CABRERA: CNN's Dan Simon has more.

(BEGIN VIDEOTAPE)

UNIDENTIFIED MALE: Did you shoot Kate Steinle, the lady who was down on Pier 14?

FRANCISCO SANCHEZ, SUSPECT: Yes.

DAN SIMON, CNN CORRESPONDENT: This is Francisco Sanchez confessing at a jailhouse interview to firing the gun that killed 32-year-old Kate Steinle. Walking along this popular San Francisco pier with her father, Steinle was killed last week after a bullet pierced her chest.

JIM STEINLE, VICTIM'S FATHER: You could feel she was fighting, gasping for every breath.

SIMON: Kate's father says no words were exchanged between Sanchez and his daughter. Authorities called it a random act of violence.

STEINLE: I have a little solace that I was with her, but I also have the overwhelming grief of a father at the moment she was shot.

SIMON: Why the alleged killer was even in the U.S. to fire the fatal round is now subject of a fierce debate. Sanchez is an undocumented immigrant and is a seven-time convicted felon who had been deported to his native Mexico five times. It would have been six, but the San Francisco Sheriff's Department, which had been holding him on a drug charge, let him go after charges were dropped.

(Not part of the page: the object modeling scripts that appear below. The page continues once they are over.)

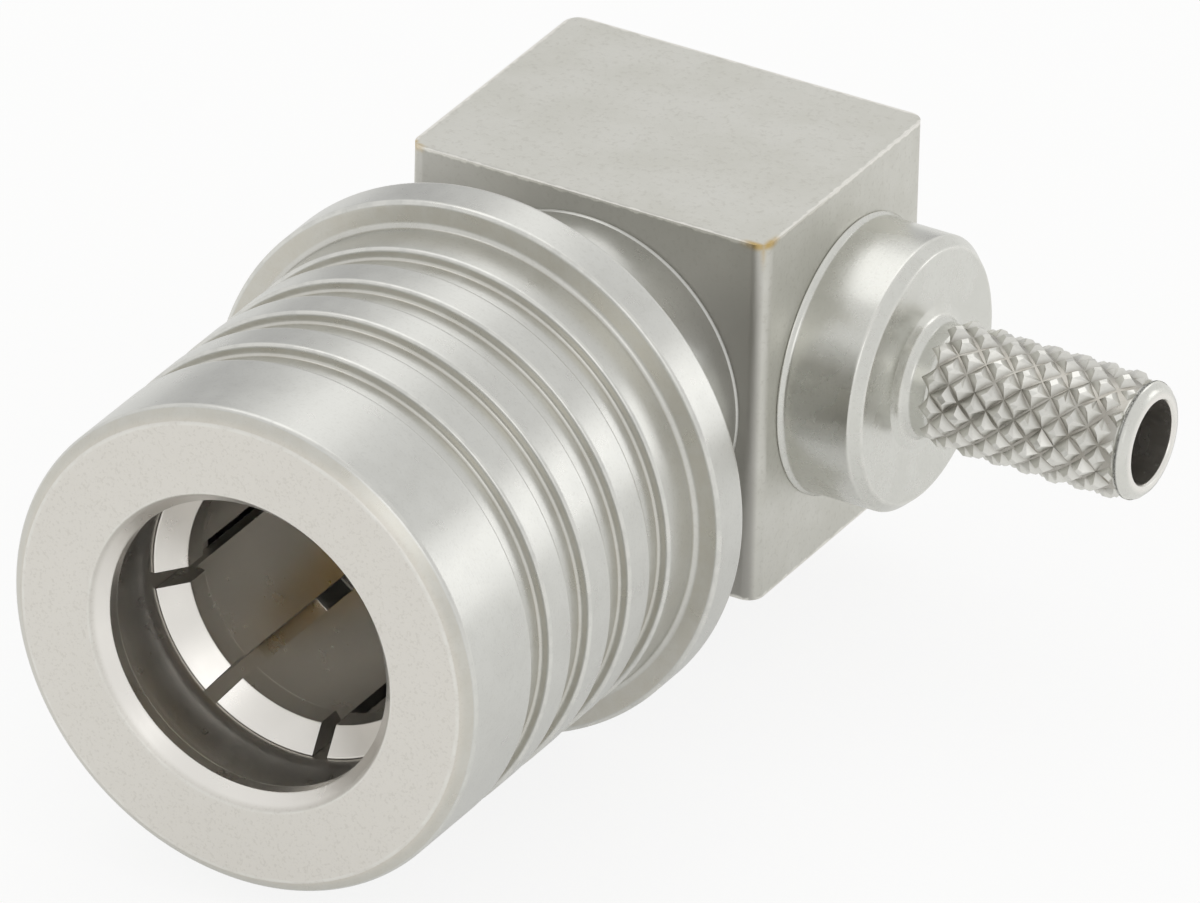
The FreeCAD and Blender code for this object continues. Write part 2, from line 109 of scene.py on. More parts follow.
def link_object(name, mesh):
    piece = bpy.data.objects.new(name, mesh)
    bpy.context.scene.collection.objects.link(piece)
    return piece


def baked(piece):
    """The piece with its modifiers turned into a plain mesh."""
    depsgraph = bpy.context.evaluated_depsgraph_get()
    mesh = bpy.data.meshes.new_from_object(piece.evaluated_get(depsgraph), depsgraph=depsgraph)
    old = piece.data
    piece.modifiers.clear()
    piece.data = mesh
    bpy.data.meshes.remove(old)
    mesh.name = piece.name
    return piece


# ---------------------------------------------------------------- metals

def ramp(tree, value, low, high, out_low=0.0, out_high=1.0):
    """value between low and high, spread smoothly over a new range."""
    return add(tree, "ShaderNodeMapRange", {
        "Value": value, "From Min": low, "From Max": high, "To Min": out_low, "To Max": out_high,
    }, interpolation_type="SMOOTHSTEP").outputs["Result"]


def figure(tree, operation, *values):
    """One sum on numbers."""
    return add(tree, "ShaderNodeMath", dict(enumerate(values)), operation=operation).outputs[0]


def speckle(tree, place, size_mm, detail=2.0, rough=0.5):
    """Even noise whose grains are about size_mm across."""
    return add(tree, "ShaderNodeTexNoise", {
        "Vector": place, "Scale": 1 / (size_mm * MM), "Detail": detail, "Roughness": rough,
    }).outputs["Fac"]


def blend(tree, share, low, high):
    """Colour low where share is 0 and high where it is 1."""
    return add(tree, "ShaderNodeMix", {"Factor": share, 6: low, 7: high}, data_type="RGBA").outputs[2]


def lathe_coordinates(tree, place, axis, centre):
    """(distance from the axis, place along it, 0): the same all round, as a turning tool leaves its marks."""
    shifted = add(tree, "ShaderNodeVectorMath", {0: place, 1: centre}, operation="SUBTRACT").outputs[0]
    parts = add(tree, "ShaderNodeSeparateXYZ", {"Vector": shifted}).outputs
    across = [parts[index] for index in range(3) if "XYZ"[index] != axis]
    radius = figure(tree, "SQRT", figure(tree, "ADD", figure(tree, "MULTIPLY", across[0], across[0]),
                                         figure(tree, "MULTIPLY", across[1], across[1])))
    return add(tree, "ShaderNodeCombineXYZ", {"X": radius, "Y": parts["XYZ".index(axis)]}).outputs[0]


def start_material(name, metallic=1.0):
    """A new material with its tree, shader and object coordinates."""
    material = bpy.data.materials.new(name)
    material.use_nodes = True
    tree = material.node_tree
    shader = tree.nodes["Principled BSDF"]
    shader.inputs["Metallic"].default_value = metallic
    place = add(tree, "ShaderNodeTexCoord").outputs["Object"]
    return material, tree, shader, place


def finish_surface(tree, shader, colour, roughness, height, strength):
    """Colour, roughness and fine relief into the shader."""
    for name, value in (("Base Color", colour), ("Roughness", roughness)):
        tree.links.new(value, shader.inputs[name])
    bump = add(tree, "ShaderNodeBump", {"Height": height, "Strength": strength, "Distance": 0.01 * MM})
    tree.links.new(bump.outputs["Normal"], shader.inputs["Normal"])


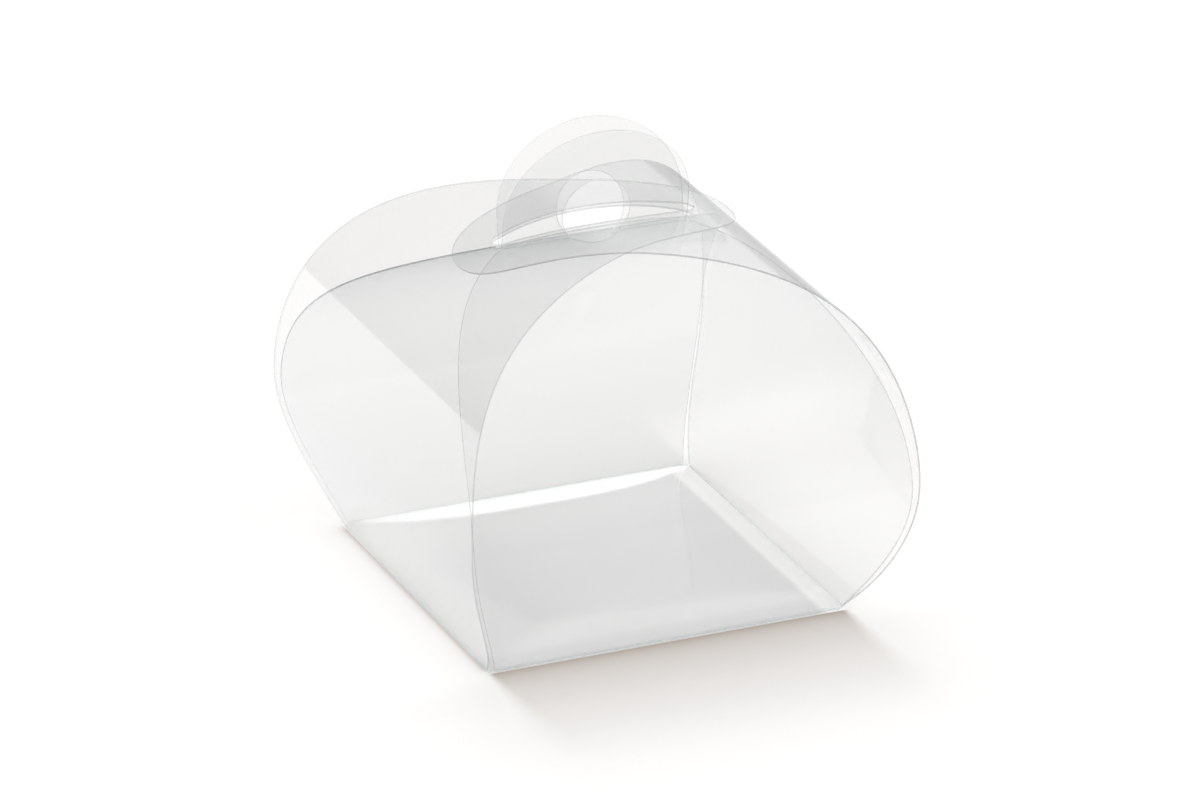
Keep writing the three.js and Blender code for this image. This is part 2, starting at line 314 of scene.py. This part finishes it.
def slot_rows(profile):
    """Extra rows that follow the round ends of the slot."""
    end = TAB_WIDTH / 2 + SLOT_CLEARANCE - SLOT_END_RADIUS
    turns = np.sin(np.linspace(0, math.pi / 2, ROUND_ROWS))
    places = [side * (end + SLOT_END_RADIUS * turn) for side in (-1, 1) for turn in turns]
    return [profile.length_at(x) for x in places]


def thinned(lengths):
    """Sorted lengths with no two nearly the same."""
    kept = []
    for length in sorted(lengths):
        if not kept or length - kept[-1] > SAME_ROW:
            kept.append(length)
    return kept


def side_rows(profile, roof_z):
    """Rows of a side panel and its tongue: (length, outer half width, slot half width)."""
    foot, shoulder = side_near(roof_z)
    foot_length = Profile(foot).length
    middle = foot_length + Profile(shoulder).length
    tip = middle + TONGUE_REACH
    start = (0, BASE / 2 - CORNER_RELIEF)
    widest = (foot_length, SIDE_WIDEST / 2)
    waist = (middle, SIDE_MIDDLE / 2)
    spread = widest[1] - start[1]
    taper = widest[1] - waist[1]
    reach = middle - foot_length
    narrow = TONGUE_PULL[1] * waist[1]
    outline = chain(
        bezier(
            start,
            (FLARE_PULL[0] * foot_length, start[1] + FLARE_PULL[1] * spread),
            ((1 - FLARE_PULL[2]) * foot_length, widest[1]),
            widest,
        ),
        bezier(
            widest,
            (foot_length + TAPER_PULL[0] * reach, widest[1]),
            (middle - TAPER_PULL[1] * reach, waist[1] + TAPER_PULL[1] * taper),
            waist,
        ),
        bezier(waist, (middle + TONGUE_PULL[0] * TONGUE_REACH, narrow), (tip, narrow), (tip, 0)),
    )
    lengths = list(np.linspace(CREASE_MARGIN, foot_length, ROWS // 2))
    lengths += list(np.linspace(foot_length, middle, ROWS * 2))
    lengths += list(middle + TONGUE_REACH * np.sin(np.linspace(0, math.pi / 2, ROWS)))
    lengths = thinned(lengths + slot_rows(profile))
    lengths[-1] = tip - SAME_ROW / 4
    rows = []
    for length in lengths:
        outer = np.interp(length, outline[:, 0], outline[:, 1])
        inner = slot_half_width(profile.at(length)[0]) if length > foot_length else 0
        rows.append((length, outer, inner))
    return rows


def ridge_point(under_roof):
    """The ridge crease: as high as the handle's width allows under the lower roof layer."""
    height = np.interp(-TAB_WIDTH / 2, under_roof[:, 0], under_roof[:, 1])
    return np.array([-TAB_SPACING / 2, height])


def end_profile(ridge):
    foot = foot_curve(END_BULGE, END_BULGE_Z, END_LEAN)
    rise = ridge[1] - END_BULGE_Z
    leave = (foot[-1][0], END_BULGE_Z + END_ROOF_PULL[0] * rise)
    arrive = ridge - END_ROOF_PULL[1] * rise * direction(END_SLOPE)
    return Profile(chain(foot, bezier(foot[-1], leave, arrive, ridge)))


def hole_half_width(height):
    """Half width of the finger hole at this height above the ridge crease."""
    return math.sqrt(max(HOLE_RADIUS**2 - (height - HOLE_HEIGHT) ** 2, 0))


def end_rows(profile, under_roof):
    """Rows of the front or back panel, whose edges run inside the side panels' film."""
    order = np.argsort(under_roof[:, 1])
    total = profile.length - CREASE_MARGIN
    notch = HOLE_RADIUS - HOLE_HEIGHT
    lengths = list(np.linspace(CREASE_MARGIN, total, ROWS * 2))
    turns = np.linspace(0, NOTCH_TURN, ROUND_ROWS)
    lengths += list(profile.length - notch * np.cos(turns))
    lengths = [length for length in thinned(lengths) if length <= total - SAME_ROW] + [total]
    rows = []
    for length in lengths:
        height = max(profile.at(length)[1], under_roof[order[0], 1])
        outer = -np.interp(height, under_roof[order, 1], under_roof[order, 0])
        rows.append((length, outer, hole_half_width(length - profile.length)))
    return rows


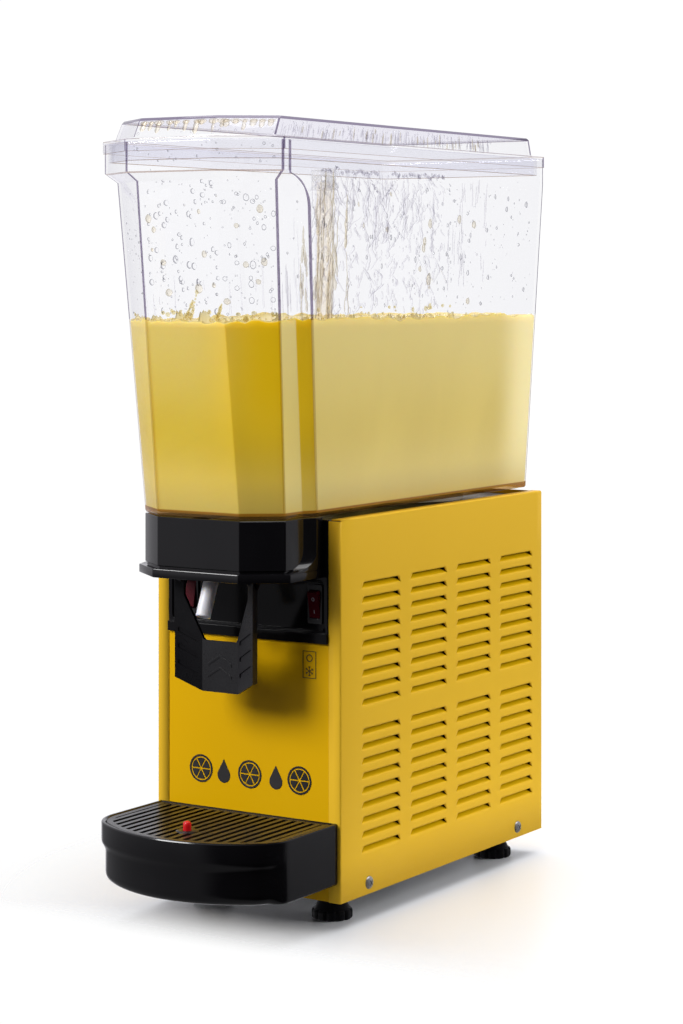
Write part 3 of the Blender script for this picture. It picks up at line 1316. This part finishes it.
def tray_base():
    """Points of the tray's outline, each with the direction in which it is inset."""
    c, r = (52.0, -70.0), 40.0
    front_c, front_r = 1.0, 128.0
    bend = math.atan2(c[1] - front_c, c[0])
    rows = [((92.0, -0.3), (1, 1))] + [((92.0, y), (1, 0)) for y in (-20.0, -40.0, -58.0, -66.0)]
    for k in range(13):
        a = bend * k / 12
        rows.append(((c[0] + r * math.cos(a), c[1] + r * math.sin(a)), (math.cos(a), math.sin(a))))
    for k in range(1, 19):
        a = mix(bend, -math.pi / 2, k / 18)
        rows.append(((front_r * math.cos(a), front_c + front_r * math.sin(a)),
                     (math.cos(a), math.sin(a))))
    return rows + [((-p[0], p[1]), (-n[0], n[1])) for p, n in reversed(rows[:-1])]


TRAY = tray_base()


def forward(y):
    """0 at the tray's sides and 1 along its front."""
    return smooth((-y - 76) / 13)


def tray_ring(z, w, back=None):
    """Outline of the tray inset by w, which can be a function of how far forward a point is."""
    ring = []
    for (x, y), (nx, ny) in TRAY:
        inset = w(forward(y)) if callable(w) else w
        new_y = back if back is not None and y > -1 else y - ny * inset
        ring.append((x - nx * inset, new_y, z))
    return ring


def tray():
    shape = Shape()
    edge = -0.3
    rings = [tray_ring(z, w, back) for z, w, back in (
        (88.6, 4.0, -3.3), (89.4, 3.4, -2.6), (90.0, 2.4, -1.6), (90.0, 1.4, -1.0),
        (89.6, 0.5, -0.5), (88.8, 0.0, edge), (74.5, 0.0, edge))]
    for z, k in ((72.5, 0.1), (70.0, 0.45), (67.5, 0.85), (65.0, 1.0)):
        rings.append(tray_ring(z, lambda f, k=k: 3.5 * k * f, edge))
    for a in (0, 15, 30, 45, 60, 75, 90):
        s, c = math.sin(math.radians(a)), 1 - math.cos(math.radians(a))
        wide = tray_ring(0, lambda f, c=c: 3.5 * f + mix(3.0, 9.0, f) * c, edge)
        rings.append([(x, y, mix(41.0 - 3.0 * s, 48.0 - 10.0 * s, forward(base[1])))
                      for (x, y, _), (base, _) in zip(wide, TRAY)])
    rings += [tray_ring(z, lambda f: mix(6.5, 14.5, f), -4.0) for z in (38.0, 57.8)]
    shape.skin(rings, caps=(False, True))
    inner = [(84.2, 4.1, -3.4), (83.9, 4.6, -4.0), (83.8, 7.0, -7.0), (64.0, 7.6, -7.6),
             (61.6, 9.0, -9.0), (61.0, 12.0, -12.0)]
    shape.skin([rings[0]] + [tray_ring(*row) for row in inner], caps=(False, True))
    arm_slots = [Shape().block((x - 3, x + 3), (-8, 2), (30, 58)) for x in (-60, 60)]
    place("drip_pan", carve(shape.mesh("tray"), *arm_slots), "tray", ["black_gloss"],
          stands_for=("drip_tray",), degrees=30)


tray()

FLOAT_AT = (0, -86.7, 0)


def grille():
    top, low, pitch = 89.3, 84.4, 9.15
    plate = Shape().solid([tray_ring(low, 4.6, -3.8), tray_ring(top - 0.5, 4.5, -3.7),
                           tray_ring(top, 5.0, -4.2)])
    edge = tray_ring(0, 9.5)

    def front_y(x):
        """Where a slot at x ends, a little behind the rim."""
        crossed = [mix(a[1], b[1], (x - a[0]) / (b[0] - a[0])) for a, b in zip(edge, edge[1:])
                   if min(a[0], b[0]) <= x <= max(a[0], b[0]) and abs(a[0] - b[0]) > 1e-6]
        return min(crossed) + 0.2

    cuts = []
    for i in range(-9, 10):
        x0, x1 = max(i * pitch - 2.3, -82.0), min(i * pitch + 2.3, 82.0)
        slot = fillet([(x0, front_y(x0)), (x1, front_y(x1)), (x1, -8.0), (x0, -8.0)], 0.9, 3)
        cuts.append(Shape().prism(slot, 80, 95))
    cuts.append(Shape().block((-84, 84), (-6.9, -5.9), (88.4, 92)))
    hole = Shape()
    hole.lathe([(0, 80), (9.4, 80), (9.4, 95), (0, 95)], FLOAT_AT, "z", 36)
    place("grille_plate", carve(plate.mesh("grille"), *cuts, hole), "grille", ["black_satin"],
          stands_for=("drip_grille",), bevel=0.45, degrees=30)
    boss = Shape()
    boss.loop_of_rings([[(FLOAT_AT[0] + a, FLOAT_AT[1] + b, z) for a, b in circle(r, 36)]
                        for r, z in ((3.9, 84.4), (3.9, 89.6), (4.3, 90.0), (8.0, 90.0),
                                     (9.0, 89.6), (9.8, 89.0), (9.8, 84.4))])
    piece("grille_boss", boss, "grille", ["black_satin"], bevel=0.3)
    pin = Shape()
    pin.lathe([(0, 97.4), (1.6, 97.2), (2.8, 96.5), (3.4, 95.2), (3.5, 93.5), (3.5, 72),
               (3.6, 71), (11.4, 70.7), (12, 70), (12, 63.4), (11.4, 62.7), (0, 62.7)],
              FLOAT_AT, "z", 32)
    piece("float_pin", pin, "float", ["bright_red"], slot="red_plastic",
          stands_for=("float_indicator",), degrees=40)


grille()


# ------------------------------------------------------------------ feet


def foot(name, x, y):
    def scallop(a, h):
        if h > 8.4:
            return 1.0
        return 1 - 0.085 * max(0.0, 1 - abs(math.cos(6 * a)) * 1.6) ** 0.8

    shape = Shape()
    shape.lathe([(0, 0.0), (15.6, 0.0), (16.6, 0.35), (17.3, 1.2), (17.5, 2.2), (17.5, 6.6),
                 (17.2, 7.6), (16.4, 8.3), (15.4, 8.5), (14.6, 10.0), (11.0, 17.5), (10.1, 19.0),
                 (9.2, 19.4), (9.0, 22.7), (4.0, 22.7), (4.0, 47.6), (3.4, 48.0), (0, 48.0)],
                (x, y, 0), "z", 96, scale=scallop)
    piece(name + "_pad", shape, name, ["black_rubber"], stands_for=(name,), degrees=40)


for row, depth in (("front", 38), ("rear", 316)):
    for hand, across in (("left", -62), ("right", 62)):
        foot(row + "_" + hand + "_foot", across, depth)


# ------------------------------------------------------------------ remaining CAD nodes

for name, obj in NODES.items():
    if not obj.hide_render:
        obj.data.materials.clear()
        obj.data.materials.append(MAT["frosted" if name == "spray_nozzle" else SLOT_OF[name]])


# ------------------------------------------------------------------ camera, floor and light


def camera():
    data = bpy.data.cameras.new("view")
    data.sensor_width = 36.0
    data.lens = 90.36
    data.shift_y = -0.2313
    data.clip_start, data.clip_end = 0.1, 60
    cam = new_object("view", data)
    cam.location = (1.25435, -1.92374, 0.5482)
    cam.rotation_euler = (math.radians(90), 0, math.radians(32.701))
    bpy.context.scene.camera = cam


def area(name, where, target, size, power):
    data = bpy.data.lights.new(name, "AREA")
    data.shape = "RECTANGLE"
    data.size, data.size_y = size
    data.energy = power
    light = new_object(name, data)
    light.location = where
    light.rotation_euler = (Vector(target) - Vector(where)).to_track_quat("-Z", "Y").to_euler()
    return light


def world():
    """Dim soft light from the right and bright light from behind, on a white background."""
    w = bpy.data.worlds.new("studio")
    bpy.context.scene.world = w
    w.use_nodes = True
    tree = w.node_tree
    tree.nodes.clear()
    coord = node(tree, "TexCoord").outputs["Generated"]
    side = ramp(tree, along(tree, coord, (0.9, -0.43, 0.0)), 0.30, 0.60, 0.48, 0.03)
    height = node(tree, "SeparateXYZ", {0: coord}).outputs["Z"]
    side = calc(tree, "MULTIPLY", side, ramp(tree, height, -0.35, 0.05, 0.35, 1.0))
    behind = ramp(tree, along(tree, coord, (-0.54, 0.84, 0.0)), 0.78, 0.95)
    side = ramp(tree, behind, 0.0, 1.0, side, 0.96, "LINEAR")
    lit = node(tree, "Background", {"Color": (0.96, 0.95, 1.0, 1), "Strength": side}).outputs[0]
    plain = node(tree, "Background", {"Color": (1, 1, 1, 1), "Strength": 1.02}).outputs[0]
    seen = node(tree, "LightPath").outputs["Is Camera Ray"]
    finish_material(tree, blend_shader(tree, seen, lit, plain), "World")


def floor():
    """A white floor with a faint gloss, which fades out around the machine."""
    mesh = bpy.data.meshes.new("floor")
    r = 14.0
    mesh.from_pydata([(-r, -r, 0), (r, -r, 0), (r, r, 0), (-r, r, 0)], [], [(0, 1, 2, 3)])
    obj = new_object("floor", mesh)
    m, tree = new_material("floor_white")
    white = node(tree, "BsdfDiffuse", {"Color": (0.95, 0.97, 1.0, 1)}).outputs[0]
    bumps = bump_of(tree, noise_of(tree, 900.0, 2.0), 0.15, 0.0005)
    gloss = node(tree, "BsdfGlossy", {"Color": (1, 1, 1, 1), "Roughness": 0.3,
                                      "Normal": bumps}).outputs[0]
    away = node(tree, "VectorMath", {0: object_place(tree), 1: (0.10, 0.06, 0.0)},
                operation="DISTANCE").outputs["Value"]
    depth = node(tree, "SeparateXYZ", {0: object_place(tree)}).outputs["Y"]
    fade = calc(tree, "MAXIMUM", ramp(tree, away, 0.20, 0.50),
                ramp(tree, depth, -0.23, -0.10, 1.0, 0.0))
    bare = node(tree, "BsdfTransparent").outputs[0]
    finish_material(tree, blend_shader(tree, fade, blend_shader(tree, 0.14, white, gloss), bare))
    mesh.materials.append(m)
    obj.visible_glossy = False
    return obj


camera()
world()
key = area("key", (-1.3, -2.15, 1.75), (0, -0.05, 0.35), (1.2, 1.2), 78)
spared = bpy.data.collections.new("spared_by_key")
spared.objects.link(floor())
key.light_linking.receiver_collection = spared
spared.collection_objects[0].light_linking.link_state = "EXCLUDE"
fill = area("right_fill", (2.2, 1.1, 1.1), (0, 0.05, 0.35), (1.4, 1.8), 38)
fill.visible_glossy = False
area("top", (0.1, 0.3, 2.6), (0, 0, 0.3), (2.6, 2.6), 62)

scene = bpy.context.scene
scene.view_settings.view_transform = "Standard"
scene.cycles.use_denoising = True
scene.cycles.caustics_reflective = False
scene.cycles.caustics_refractive = False
scene.cycles.max_bounces = 14
scene.cycles.transparent_max_bounces = 48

Why? San Francisco is what's called a sanctuary city. It doesn't help federal authorities catch undocumented immigrants. About 300 municipalities have the designation around the country, but San Francisco takes a hardline approach. In the case of Sanchez, it released him even though the feds had issued a detention request or detainer to pick him up.

SHERIFF ROSS MIRKARIMI, SAN FRANCISCO CITY AND COUNTY: A detainer is not a legal instrument.

SIMON: The sheriff defending the policy.

MIRKARIMI: I firmly believe it makes us safer. For a law enforcement perspective, we want to build trust with that population and our sanctuary city and other attendant laws have allowed us to do that.

SIMON: Tell that to Republican presidential candidate Donald Trump who seized on the case saying the tragic shooting is, quote, "yet another example of why we must secure our border immediately."

Sanchez says the lure of a paycheck kept him coming back to the U.S.

SANCHEZ: I'm looking for a job in the restaurant or roofing, landscaping or construction. SIMON: And he says he killed Kate Steinle by accident after finding

the gun wrapped in a T-shirt underneath a bench. And he didn't mean to fire it. Though he reportedly told police he was aiming at sea lions.

SANCHEZ: Sorry for everybody.

(END VIDEOTAPE)

CABRERA: I want to bring in Dan Simon joining me now live from San Francisco.

Dan, where do we go from here?

SIMON: Well, Ana, I can tell you that the mayor put out a statement trying to quell this growing national uproar saying all the agencies really need to take a look at this and maybe re-examine their policies. He says San Francisco's sanctuary policy is not meant to protect violent and repeat felons.

I should tell you that the Steinle family, they've had a opportunity to weigh in on this and they've declined at this point. Their focus is really on preserving Kate's memory, just talking about the kind of person she was -- Ana.

[10:30:06] CABRERA: All right, Dan Simon, live in San Francisco. Our thanks to you.